• _Problem to solve_
Starting with the line that contains "right-handed frame, and", reproduce each line through the end of the entries exactly as written.

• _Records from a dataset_
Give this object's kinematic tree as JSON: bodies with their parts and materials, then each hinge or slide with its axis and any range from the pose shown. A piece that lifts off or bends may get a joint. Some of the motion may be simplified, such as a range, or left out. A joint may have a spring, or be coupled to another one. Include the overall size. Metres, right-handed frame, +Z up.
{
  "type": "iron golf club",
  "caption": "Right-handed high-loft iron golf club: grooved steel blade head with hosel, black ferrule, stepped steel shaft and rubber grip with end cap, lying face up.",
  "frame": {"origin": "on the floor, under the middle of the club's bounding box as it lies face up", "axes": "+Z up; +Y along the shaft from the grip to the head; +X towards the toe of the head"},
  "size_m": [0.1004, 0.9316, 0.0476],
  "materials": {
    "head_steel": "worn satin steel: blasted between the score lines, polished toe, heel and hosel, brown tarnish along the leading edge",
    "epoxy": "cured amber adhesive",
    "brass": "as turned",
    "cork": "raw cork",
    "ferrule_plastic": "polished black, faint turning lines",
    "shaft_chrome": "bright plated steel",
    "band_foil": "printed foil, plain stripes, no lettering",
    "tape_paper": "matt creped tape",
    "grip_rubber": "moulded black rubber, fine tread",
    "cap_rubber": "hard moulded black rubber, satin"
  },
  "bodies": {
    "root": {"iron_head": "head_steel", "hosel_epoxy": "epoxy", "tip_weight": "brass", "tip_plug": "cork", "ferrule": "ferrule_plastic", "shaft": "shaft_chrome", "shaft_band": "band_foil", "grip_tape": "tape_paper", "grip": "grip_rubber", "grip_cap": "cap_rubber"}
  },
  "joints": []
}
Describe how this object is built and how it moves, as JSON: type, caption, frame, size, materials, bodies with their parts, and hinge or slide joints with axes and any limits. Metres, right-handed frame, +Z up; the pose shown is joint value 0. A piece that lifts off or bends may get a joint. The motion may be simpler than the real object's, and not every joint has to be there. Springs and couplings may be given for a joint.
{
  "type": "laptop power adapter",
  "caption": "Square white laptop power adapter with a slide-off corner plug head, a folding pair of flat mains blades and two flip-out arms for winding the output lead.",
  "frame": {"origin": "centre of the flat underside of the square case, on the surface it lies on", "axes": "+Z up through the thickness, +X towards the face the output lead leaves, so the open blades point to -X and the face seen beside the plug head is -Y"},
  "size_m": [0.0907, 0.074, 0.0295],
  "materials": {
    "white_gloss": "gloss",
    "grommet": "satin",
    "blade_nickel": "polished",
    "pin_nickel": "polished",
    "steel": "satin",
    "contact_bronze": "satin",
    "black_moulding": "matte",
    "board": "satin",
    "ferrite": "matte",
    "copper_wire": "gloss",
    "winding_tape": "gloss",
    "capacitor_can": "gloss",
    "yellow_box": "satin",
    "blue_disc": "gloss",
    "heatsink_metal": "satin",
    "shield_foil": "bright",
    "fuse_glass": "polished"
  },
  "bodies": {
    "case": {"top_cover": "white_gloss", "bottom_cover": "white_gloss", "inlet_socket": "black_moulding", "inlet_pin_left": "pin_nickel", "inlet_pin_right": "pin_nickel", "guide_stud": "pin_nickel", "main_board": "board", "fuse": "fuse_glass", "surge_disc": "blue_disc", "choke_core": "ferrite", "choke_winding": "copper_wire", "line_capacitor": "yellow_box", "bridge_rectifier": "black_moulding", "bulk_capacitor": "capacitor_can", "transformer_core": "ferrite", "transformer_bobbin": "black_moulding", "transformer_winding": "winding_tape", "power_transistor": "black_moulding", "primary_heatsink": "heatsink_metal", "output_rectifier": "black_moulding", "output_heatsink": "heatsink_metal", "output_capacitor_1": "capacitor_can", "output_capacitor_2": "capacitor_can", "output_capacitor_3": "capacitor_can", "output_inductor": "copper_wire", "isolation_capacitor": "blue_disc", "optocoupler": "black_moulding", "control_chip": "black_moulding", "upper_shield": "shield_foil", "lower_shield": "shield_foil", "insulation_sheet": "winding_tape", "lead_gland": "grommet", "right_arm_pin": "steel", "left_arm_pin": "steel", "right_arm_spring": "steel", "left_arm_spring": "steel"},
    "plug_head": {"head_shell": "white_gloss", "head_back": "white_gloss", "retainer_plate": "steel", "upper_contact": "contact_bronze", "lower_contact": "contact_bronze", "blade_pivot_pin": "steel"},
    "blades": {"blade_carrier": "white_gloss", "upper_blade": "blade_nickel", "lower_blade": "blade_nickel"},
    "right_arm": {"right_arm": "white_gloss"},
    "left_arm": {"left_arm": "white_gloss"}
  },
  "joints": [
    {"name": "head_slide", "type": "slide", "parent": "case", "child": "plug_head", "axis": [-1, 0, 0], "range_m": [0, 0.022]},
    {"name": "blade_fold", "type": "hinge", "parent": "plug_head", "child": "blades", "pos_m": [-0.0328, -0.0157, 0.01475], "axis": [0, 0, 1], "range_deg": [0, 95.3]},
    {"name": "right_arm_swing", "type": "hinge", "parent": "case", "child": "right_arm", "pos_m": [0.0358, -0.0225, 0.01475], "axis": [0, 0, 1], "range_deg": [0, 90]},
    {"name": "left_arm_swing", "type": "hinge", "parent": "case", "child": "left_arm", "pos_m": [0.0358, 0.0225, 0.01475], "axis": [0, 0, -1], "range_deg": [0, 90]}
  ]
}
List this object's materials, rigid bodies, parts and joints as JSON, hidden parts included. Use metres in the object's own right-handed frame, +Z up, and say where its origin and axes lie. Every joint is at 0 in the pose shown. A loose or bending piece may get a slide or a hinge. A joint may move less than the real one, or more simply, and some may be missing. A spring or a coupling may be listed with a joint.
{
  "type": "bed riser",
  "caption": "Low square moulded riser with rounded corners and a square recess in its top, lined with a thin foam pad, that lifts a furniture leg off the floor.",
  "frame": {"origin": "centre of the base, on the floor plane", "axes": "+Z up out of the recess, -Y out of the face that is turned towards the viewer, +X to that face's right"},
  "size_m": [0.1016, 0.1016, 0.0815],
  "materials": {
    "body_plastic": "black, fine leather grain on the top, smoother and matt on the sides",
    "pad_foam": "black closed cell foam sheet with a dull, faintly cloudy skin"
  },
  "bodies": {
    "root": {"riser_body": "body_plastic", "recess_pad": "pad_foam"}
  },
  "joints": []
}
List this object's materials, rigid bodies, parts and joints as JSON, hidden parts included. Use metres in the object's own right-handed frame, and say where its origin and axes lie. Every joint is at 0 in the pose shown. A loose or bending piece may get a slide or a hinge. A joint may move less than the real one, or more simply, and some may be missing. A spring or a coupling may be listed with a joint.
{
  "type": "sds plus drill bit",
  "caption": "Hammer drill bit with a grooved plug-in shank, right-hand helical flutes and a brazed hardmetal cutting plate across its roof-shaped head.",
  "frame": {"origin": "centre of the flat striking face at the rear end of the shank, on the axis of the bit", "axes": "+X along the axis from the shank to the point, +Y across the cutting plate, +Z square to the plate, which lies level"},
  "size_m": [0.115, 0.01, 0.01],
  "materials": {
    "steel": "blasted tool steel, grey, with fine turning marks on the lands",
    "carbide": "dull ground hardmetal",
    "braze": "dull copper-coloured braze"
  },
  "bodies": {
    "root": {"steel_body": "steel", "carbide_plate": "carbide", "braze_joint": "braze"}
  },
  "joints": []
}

• _Written solution_
List this object's materials, rigid bodies, parts and joints as JSON, hidden parts included. Use metres in the object's own right-handed frame, and say where its origin and axes lie. Every joint is at 0 in the pose shown. A loose or bending piece may get a slide or a hinge. A joint may move less than the real one, or more simply, and some may be missing. A spring or a coupling may be listed with a joint.
{
  "type": "sds plus drill bit",
  "caption": "Hammer drill bit with a grooved plug-in shank, right-hand helical flutes and a brazed hardmetal cutting plate across its roof-shaped head.",
  "frame": {"origin": "centre of the flat striking face at the rear end of the shank, on the axis of the bit", "axes": "+X along the axis from the shank to the point, +Y across the cutting plate, +Z square to the plate, which lies level"},
  "size_m": [0.115, 0.01, 0.01],
  "materials": {
    "steel": "blasted tool steel, grey, with fine turning marks on the lands",
    "carbide": "dull ground hardmetal",
    "braze": "dull copper-coloured braze"
  },
  "bodies": {
    "root": {"steel_body": "steel", "carbide_plate": "carbide", "braze_joint": "braze"}
  },
  "joints": []
}